Still the film is set to be a critical success. Sir Ben Kingsley called it “a life-enhancing film, an important and much-needed film.”

Currently Tina is researching a documentary on Death Row and has just come back from a trip to New Orleans and Angola prison in Louisiana, one of the most notorious lifer prisons in the US.

She says: “I visited Death Row and looked at stories there. Mainly I was looking at the men who’d been exonerated, had their convictions overturned.

“The stories are outrageous. Going to a prison, it stays with you.

“I’m working out how to tell the story at the moment.”

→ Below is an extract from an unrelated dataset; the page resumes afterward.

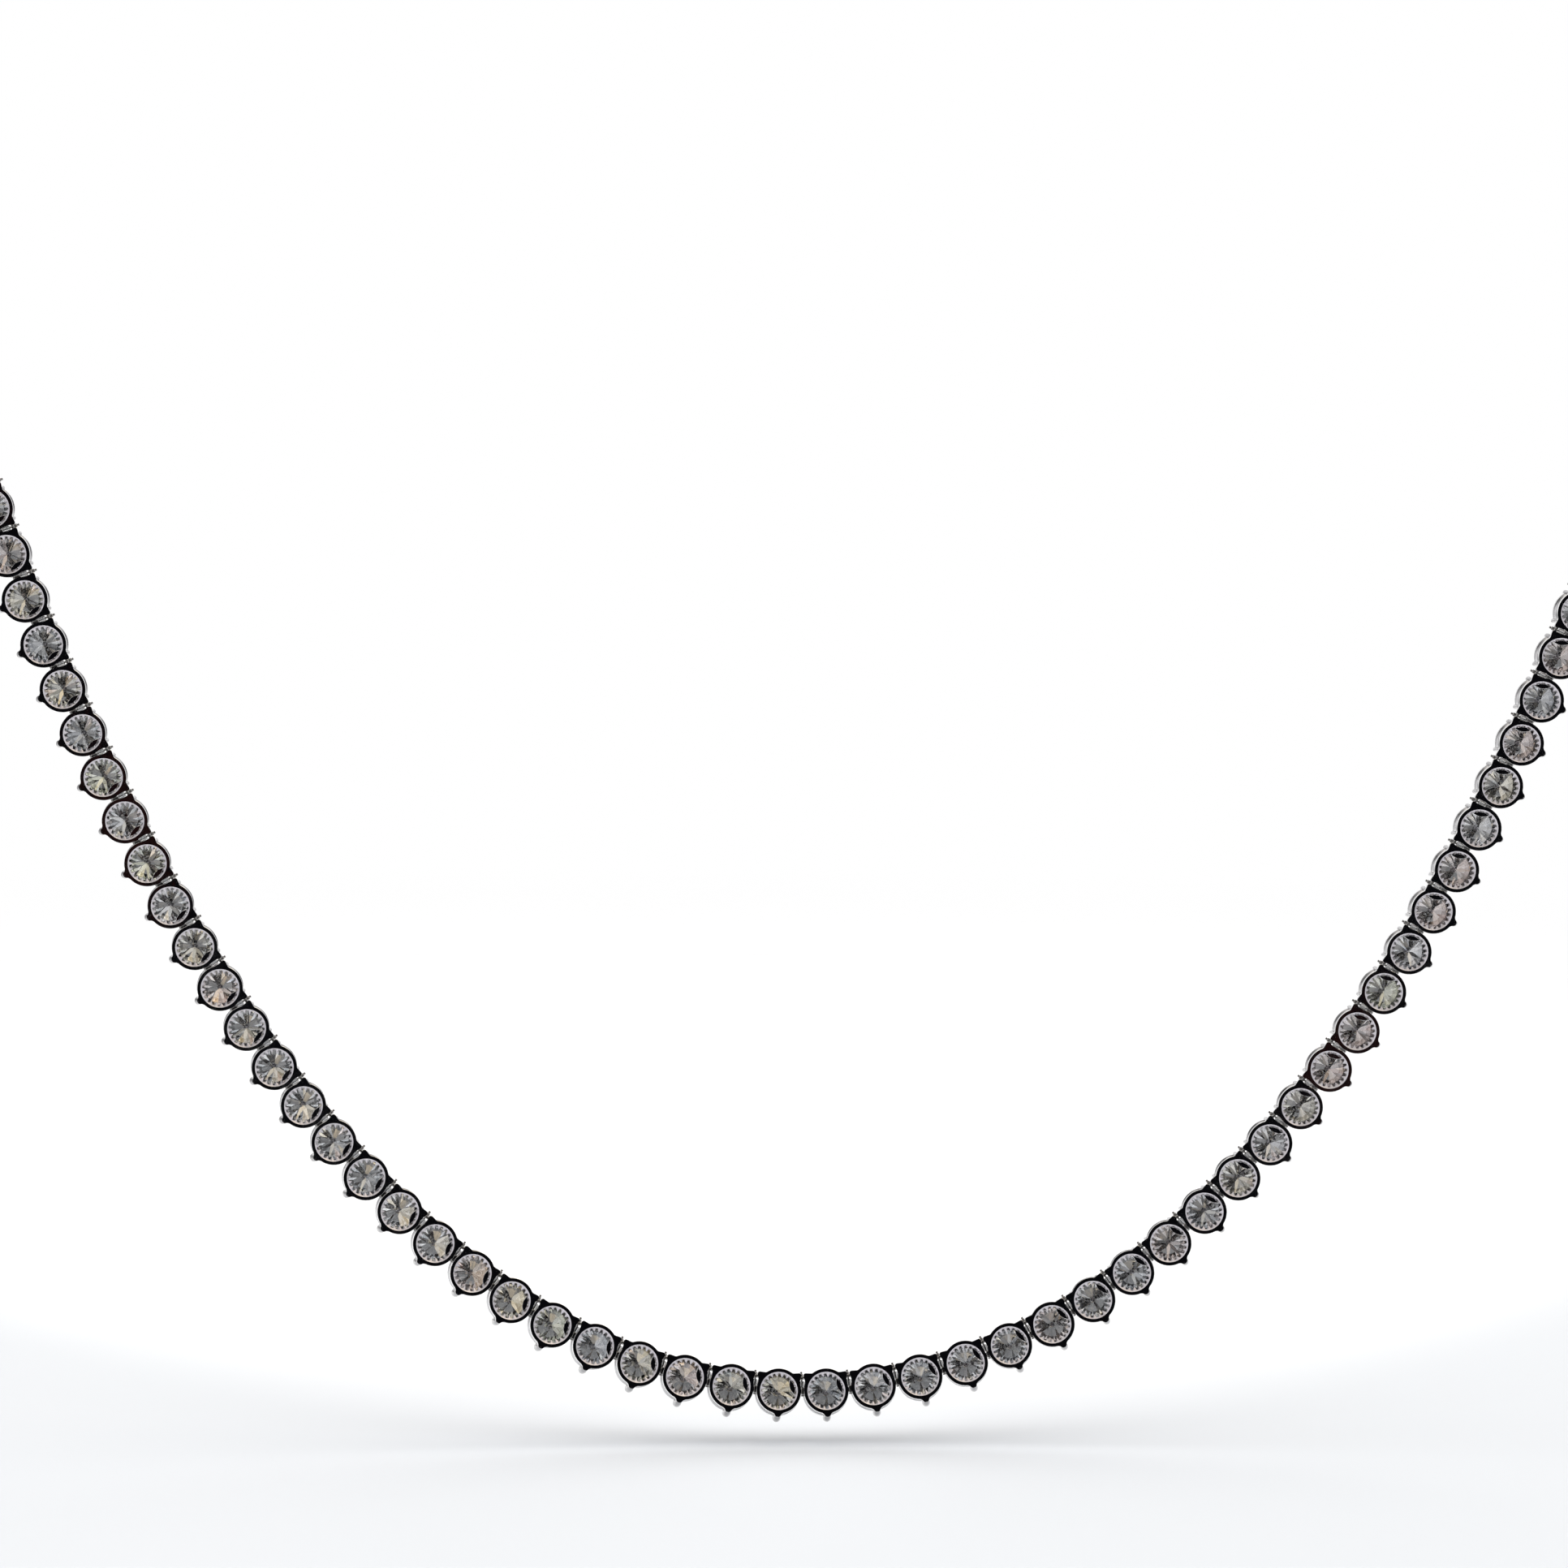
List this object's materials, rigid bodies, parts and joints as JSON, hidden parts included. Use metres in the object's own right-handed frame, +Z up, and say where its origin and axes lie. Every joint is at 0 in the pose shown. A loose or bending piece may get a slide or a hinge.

Tina’s expertise in telling stories has unearthed some great tales; for example, the impact of boxer Muhammed Ali’s visit on the young Yemeni Muslim men in South Shields.

As a former refugee herself Tina is passionate about the stories of immigrants to the area.

“You know, “ she explains, “there’s this myth in places like the Daily Mail, that constantly tells us Britain’s one thing when it’s something else entirely.

“We had Arab Romans in South Shields in 170AD, 70 men who stayed, 70 families who integrated into the community.

“There’s a historic Japanese community in Middlesbrough, there’s an Egyptian community in Sunderland and the Yemenis in South Shields.

“People have welcomed them and these stories have existed for centuries, it is important they are told.”

I am Nasrine is playing at the Tyneside Cinema on October 23.